Se decía antes que los inviernos crudos desviejan. Las reses antañonas se apartan de los rebaños para que no impidan la crianza y desarrollo de los ejemplares jóvenes. En la naturaleza, lo viejo apenas tiene cabida mucho tiempo. El ciclo de la vida es un proceso donde la sustitución de lo agotado por lo fresco es algo inherente. Pero la sociedad civil lo ha convertido en una autopista de destino incierto, donde el consumo y la obsolescencia campan por sus respetos, sin miramiento alguno por nuestros mayores. El progreso ha instaurado la cuarta edad donde otrora el invierno desbardaba las lindes humanas. Pero se ha olvidado decirnos qué hacer con ella, aparte de olvidarla. Como un buen amigo me solía decir, la gente ahora se muere no de vieja, sino de viejísima.
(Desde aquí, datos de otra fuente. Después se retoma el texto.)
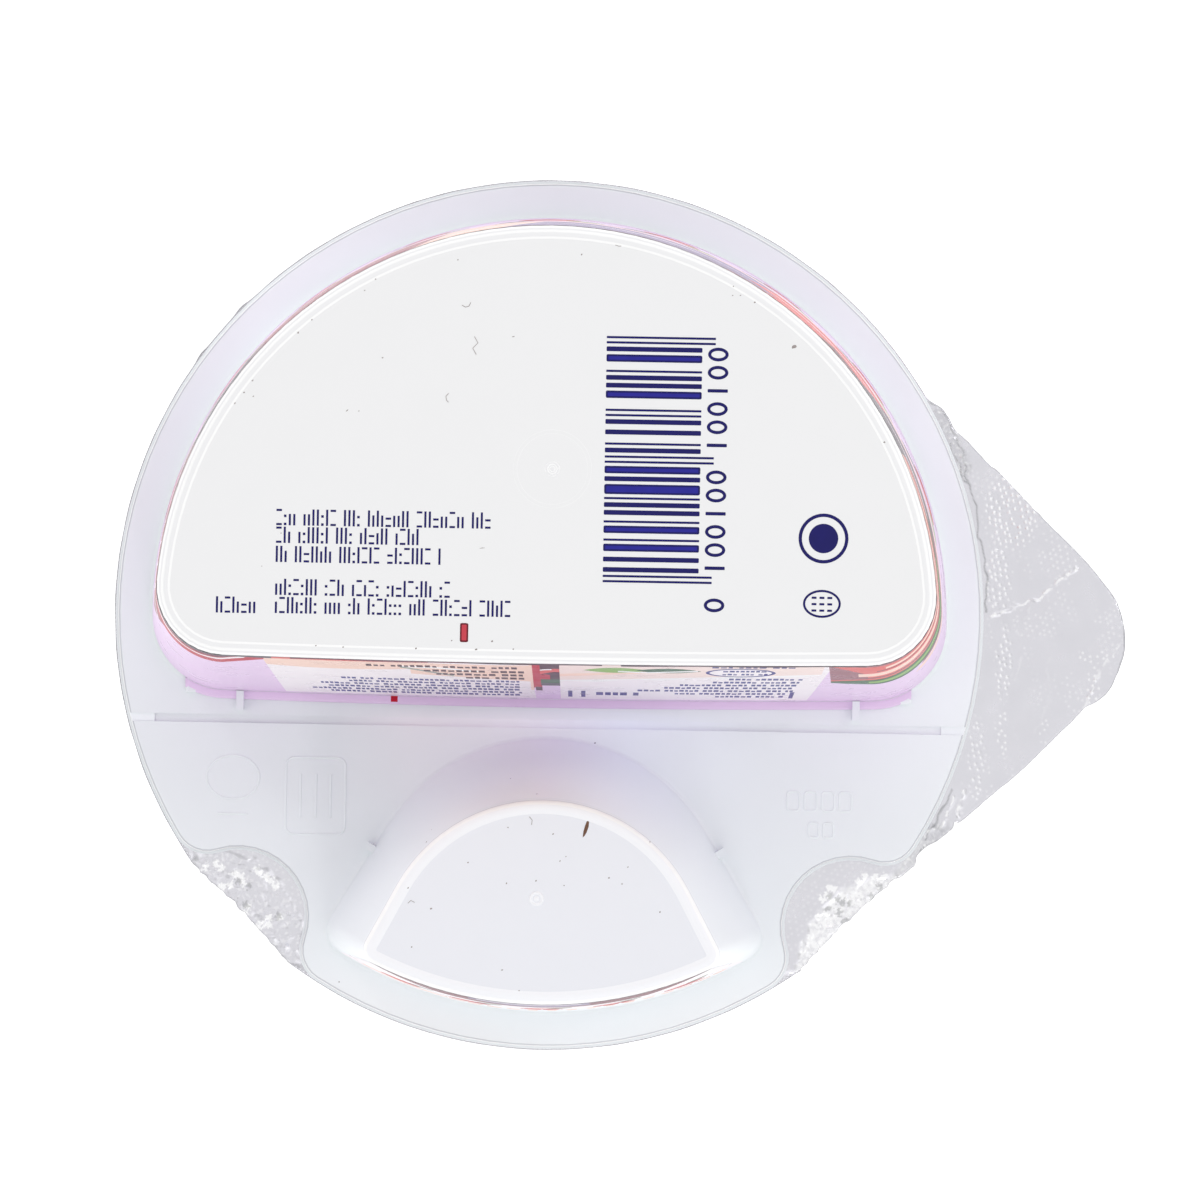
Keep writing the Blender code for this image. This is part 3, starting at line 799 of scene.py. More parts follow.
    # Right corner: a coral ribbon with a long leaf under it
    end = upright(29.0, 40.0)

    def right_low(u):
        return 26.5 + 0.30 * (u - end)

    def leaf_depth(u):
        return 6.5 * max(0.0, math.sin(math.pi * (u - end + 0.6) / 27.0)) ** 0.6

    paint("coral", strip(end, 62.0, right_low, top))
    paint("rose_brown", strip(end, end + 4.0, lambda u: right_low(u) + 1.5,
                              lambda u: top - 2.4 * (u - end)))
    for first, low, high, name in ((3.0, 4.4, 7.6, "peach"), (2.0, 2.0, 3.2, "rose_brown"),
                                   (6.0, 10.4, 12.2, "peach"), (5.0, 9.0, 9.7, "dark_red")):
        paint(name, strip(end + first, 62.0, lambda u: right_low(u) + low,
                          lambda u: min(top, right_low(u) + high)))
    paint("green", strip(end, end + 26.0, lambda u: right_low(u) - leaf_depth(u),
                         lambda u: right_low(u) + 0.5))
    paint("light_green", strip(end + 4.0, end + 21.0, lambda u: right_low(u) - 0.7 * leaf_depth(u),
                               lambda u: right_low(u) - 0.3 * leaf_depth(u)))

    # Round wall: berries with leaves
    for index in range(9):
        u = at_heading(22 + index * 17.2)
        z = 13.4 + 1.4 * math.sin(index * 2.2)
        size = 5.8 + 0.9 * math.cos(index * 1.7)
        for side, name in ((-1, "light_green"), (1, "green")):
            paint(name, leaf(u + side * size * 0.55, z + size * 0.62, size * 0.9, size * 0.36, side * 0.7))
        paint("red", ellipse((u, z), size, size))
        paint("coral", ellipse((u - size * 0.14, z + size * 0.16), size * 0.5, size * 0.42, 0.5))
        for _ in range(7):
            turn = draw.uniform(0, 2 * math.pi)
            reach = size * draw.uniform(0.1, 0.4)
            paint("dark_red", ellipse((u + reach * math.cos(turn), z + reach * math.sin(turn)),
                                      0.35, 0.55, turn, 8))

    # Thin dark line along the top edge, in lengths of different colour
    for left, right, name in ((-34.0, -29.0, "dark_grey"), (-27.0, -8.0, "dark_red"),
                              (-8.0, -3.0, "dark_grey"), (-3.0, 6.0, "brown"), (8.0, 34.0, "brown"),
                              (34.0, 46.0, "rose_brown"), (-50.0, -34.0, "dark_grey")):
        paint(name, strip(left, right, wave(42.9, 0.3, 13.0), top))
    return fields


# The sheet starts and ends at the left end of the straight wall, where its seam is
label_columns = []
for start, length, step in zip(ARC_STARTS, ARC_LENGTHS, COLUMN_STEPS):
    count = math.ceil(length / step)
    label_columns += [start + length * i / count for i in range(count)]
label_columns = label_columns[1:]
label_ground = strip(ARC_STARTS[0], ARC_STARTS[0] + WALL_LENGTH, FILM_LOW_Z, FILM_HIGH_Z, 1.0)


def shifted(fields):
    """Fields left of the sheet's start, moved to its far end; those across it are there twice."""
    made = []
    for name, outline in fields:
        if max(u for u, _ in outline) >= ARC_STARTS[0]:
            made.append((name, outline))
        if min(u for u, _ in outline) < ARC_STARTS[0]:
            made.append((name, [(u + WALL_LENGTH, v) for u, v in outline]))
    return made


wall_label = printed_sheet("wall_label", label_ground, shifted(label_fields()), label_columns, on_wall)
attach(wall_label, "root")

# Ledge film
# The foot of the label is folded over the low ledge at the foot of the straight wall, plain lilac
# but for one small register mark.
LEDGE_END = 39.62
LEDGE_BACK = -5.0
LEDGE_WIDTH = 0.9
LEDGE_TOP = 2.75
LEDGE_ROUND = 0.25
LEDGE_FOOT = 1.8
LEDGE_LIFT = 0.02
LEDGE_REACH = 48.0
LEDGE_STEPS = 400
REGISTER_MARK = (-16.7, -15.9)


def foot_place(along, outward):
    """Point of the wall's root outline moved outwards, in the plan."""
    here = wall_point(along, WALL_FOOT["z"])
    across = wall_point(along + 0.05, WALL_FOOT["z"]) - wall_point(along - 0.05, WALL_FOOT["z"])
    side = Vector((across.y, -across.x)).normalized()
    return Vector((here.x, here.y)) + side * outward


# Section of the film: distance from the wall and height
ledge_profile = ((0.0, LEDGE_TOP + LEDGE_LIFT), (LEDGE_WIDTH - LEDGE_ROUND, LEDGE_TOP + LEDGE_LIFT),
                 (LEDGE_WIDTH - LEDGE_ROUND * 0.35, LEDGE_TOP - LEDGE_ROUND * 0.3),
                 (LEDGE_WIDTH + LEDGE_LIFT, LEDGE_TOP - LEDGE_ROUND),
                 (LEDGE_WIDTH + LEDGE_LIFT, LEDGE_FOOT))
ledge_stations = [-LEDGE_REACH + 2 * LEDGE_REACH * i / LEDGE_STEPS for i in range(LEDGE_STEPS + 1)]
ledge_stations = [along for along in ledge_stations if foot_place(along, 0.0).y < LEDGE_BACK]
ledge_points = []
ledge_faces = []
ledge_inks = []
for along in ledge_stations:
    for outward, z in ledge_profile:
        spot = foot_place(along, outward)
        end = math.copysign(min(abs(spot.x), LEDGE_END), spot.x)
        ledge_points.append((end * MM, spot.y * MM, z * MM))
size = len(ledge_profile)
for i in range(len(ledge_stations) - 1):
    marked = REGISTER_MARK[0] < ledge_stations[i] < REGISTER_MARK[1]
    for k in range(size - 1):
        ledge_faces.append((i * size + k + 1, (i + 1) * size + k + 1, (i + 1) * size + k, i * size + k))
        ledge_inks.append(INK_NAMES.index("red") if marked and k == 0 else 0)
ledge_mesh = bpy.data.meshes.new("ledge_film")
ledge_mesh.from_pydata(ledge_points, [], ledge_faces)
ledge_film = add_object("ledge_film", ledge_mesh, *INKS.values())
ledge_mesh.polygons.foreach_set("material_index", ledge_inks)
ledge_mesh.shade_smooth()
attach(ledge_film, "root")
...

Un anciano requiere de muy poco. Sólo necesita el fluir suave de los días y el cariño de la familia. Sus necesidades son todas básicas. Inadecuadas para satisfacer los apetitos dinerarios de la sociedad que produce y consume con frenesí. Por eso mismo, parece que los viejos sobran de todas partes. Y digo parece, porque en las sociedades ancestrales, y en esas llamativas culturas aborígenes, un anciano es respetado por ser sabio. Para nuestra sociedad, sencillamente no sirve. Donde la hora de los cuidados habría de sentirse como una gratificación y una obligación, nuestra productividad vigente lo ha etiquetado como el más estéril de los sacrificios.
Tampoco habría de sorprender esta repulsiva subversión del orden de la vida. Afecta a todas las edades del hombre. La primera edad está cada día más descuidada, pues hemos sustituido la vigilancia y el afecto por la guardería abrasiva de la televisión, el botellón o las redes sociales de internet. La segunda edad vive (vivimos, diré) desvinculada de la grandeza del horizonte, manifestando una miopía hedonista, torpe e inculta, que sólo permite vislumbrar las irregularidades del ombligo de cada uno. Y la tercera edad, ésa hacia donde nos dirigimos todos si el estrés o el infarto no lo impiden antes, se encuentra prematuramente infrautilizada.
El miedo a morir siempre ha estado vigente en nuestra cultura, bien lo sabía Unamuno, pero es ahora cuando abrazamos el egoísmo como fingimiento para superarlo. Por eso nos seduce tanto vivir por encima de nuestras posibilidades, hurtando recursos a quienes han de existir tras nosotros. Vivir deprisa. Disfrutarlo todo. Apartar lo que nos impide acumular experiencias, que todo alimenta. ¿Acaso hicieron nuestros mayores, nuestros viejos de hoy, algo así con nosotros? Descerebrados e indolentes, el hombre de hoy desdeña la sabiduría de los ancianos, porque desprecia todo cuanto no provenga de sí mismo. Luego dicen que hay crisis.